Keenan tells a little story at the end that, honestly, I’ve kind of already forgotten. But I think the point of it was something like all people are kind of crazy assholes, or rather, have the potential to become crazy assholes. He says that, “People just do the strangest things when they believe they’re entitled. But they do even stranger things when they believe.”
The movie ends on Pastor Abin Cooper being locked up in prison. He starts going into his rhetoric, but the other prisoners just yell at him to shut up. It’s a pretty funny little scene, but sort of an odd last shot. I haven’t entirely made up my mind about it.

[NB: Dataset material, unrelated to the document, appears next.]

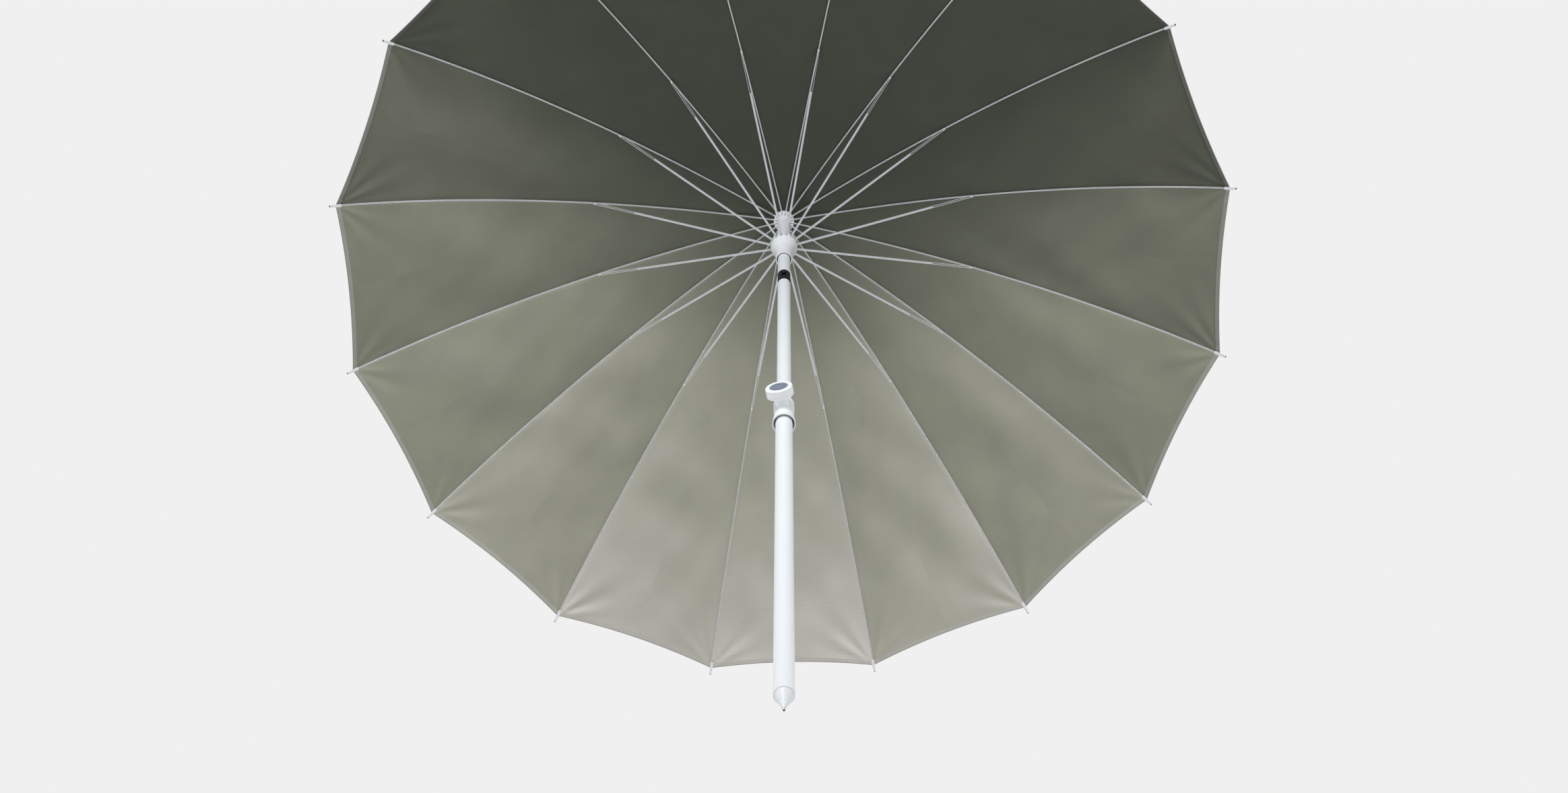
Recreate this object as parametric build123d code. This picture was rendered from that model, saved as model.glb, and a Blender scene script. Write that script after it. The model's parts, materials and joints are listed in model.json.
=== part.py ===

I kind of like the last five or ten minutes—again, John Goodman’s delivery sells a lot for me—but even though it’s kind of weird, I honestly think the apocalypse twist would have been a better end for this movie. It kind of ties it all together in a way, how most of the people here (who all believe they’re doing the right thing or the thing that needs to be done) aren’t really worthy of God’s redemption. I don’t know, I just think it works better. A lot of alternative endings are alternative for a reason: they completely and totally suck. But I feel a little like Kevin Smith backed off the right ending, here.
Honestly, I’m still trying to get a handle on Red State. I liked the basic plot and all the acting. Despite the lack of sympathetic characters, I found myself invested in the story. I liked how abruptly people died, and I just like how fresh this movie felt.
But the writing—while often grimly funny—was weak in certain areas. In some respects, it felt like a student film that, while interesting, failed to have an entirely cohesive thesis. The characterization could have been better—especially with the villains—and that sermon, man, needed some serious editing.
EXTREMELY TENTATIVE GRADE:
Beliefs are dangerous when you let them interfere with reason. Also . . . I don’t know . . . everybody has the capability of becoming a suckmonkey?